I’m not finding out. I feel like the surprise is an important part of the birth experience (for me at least).
When Ben and I first started talking about having kids (you know, when we met in middle school and started comparing notes about life goals) we both fervently asserted that we wanted the old school surprise of birth–not knowing the gender. Fast forward 10 years to when we got pregnant….suddenly we weren’t so sure. The mere act of conception had made us so excited about our baby that we wanted to know every little thing about him or her–plus my tendency to be irritated by gender roles made me want to know so that I could start working against them early on. We also knew that since our families are somewhat traditional americana some of the decisions we wanted to make *cough* CIRCUMCISION! *cough* would need some defending (which I lovingly call “educating”). All if this culminated into a family wide battle of the sexes so to speak with every well wishing relative telling you why finding out or not (essentially whatever they had done) was the best way.

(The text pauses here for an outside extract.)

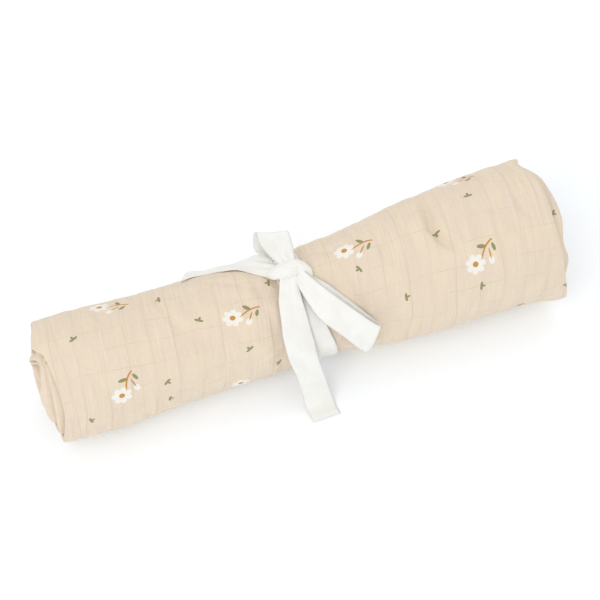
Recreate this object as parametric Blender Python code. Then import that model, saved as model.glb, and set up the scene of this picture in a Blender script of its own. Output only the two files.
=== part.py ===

In the end, Ben and I went our own way and decided yes, we wanted to know.
She’s a girl.
At the moment I was told I felt uncertain….I really needed to take a personal gander at those genitals because I was afraid of referring to her as a girl when he was really a boy! But once I was comfortable that what I saw was true, I was really excited. We hadn’t had any preference for or “feeling” that we were having one gender of another, so the surprise was still there, just early.
Next, I was afraid of en-utero gender assignment. Yes, that happened. As soon as we told our families the “little princess” and “sweetie pie” talk started. And the pink gifts ensued. I would up sitting down and having a talk with my father in law in particular about this, saying I realized that he was showing his love for her, but that I thought such and such could be detrimental for such and such reason. It’s something people do without even realizing it, so be prepared for that.
Personally, I feel like I’ve gotten to know my baby so much more now that I know her gender. We are able to use her name, which helps make her an individual, not just an extension of my body. I feel her movements and I think how strong and amazing she is. It’s an experience I wouldn’t give up and a decision I wouldn’t un-make….and even with all the gender assignment issues, I’m glad we’re able to face them now instead of when I’m an (even more) hormonally ravaged new mama.
Best of luck with this decision and the rest of your pregnancy!
We didn’t find out with our first. I wanted to, but my husband felt strongly we shouldn’t so I went with it. By the end, I was SOOO glad that we didn’t know. Because he was breach and I had to have a planned c-section, the only thing that was a surprise was his sex. The date, time, duration etc were all planned for me so at least having a little surprise in the mix made a huge difference to me as I struggled alot with not being able to give birth more naturally.
A lot of people have mentioned being able to name the baby if you know the sex. We had at least two names picked out for both genders, but since we decided to wait, we didn’t tell anyone our choices. Since I work as a receptionist, this saved me tons of hassle with conversations and we set up a baby pool, so people could take a guess if they really wanted to. Then, when our son was born, we talked about his names, either Talon or Taliesin. I looked at my husband and just said, “he’s not Tal”. We looked over our names again and found that he is Declan Rhys. I feel more like he had a hand in choosing his own name.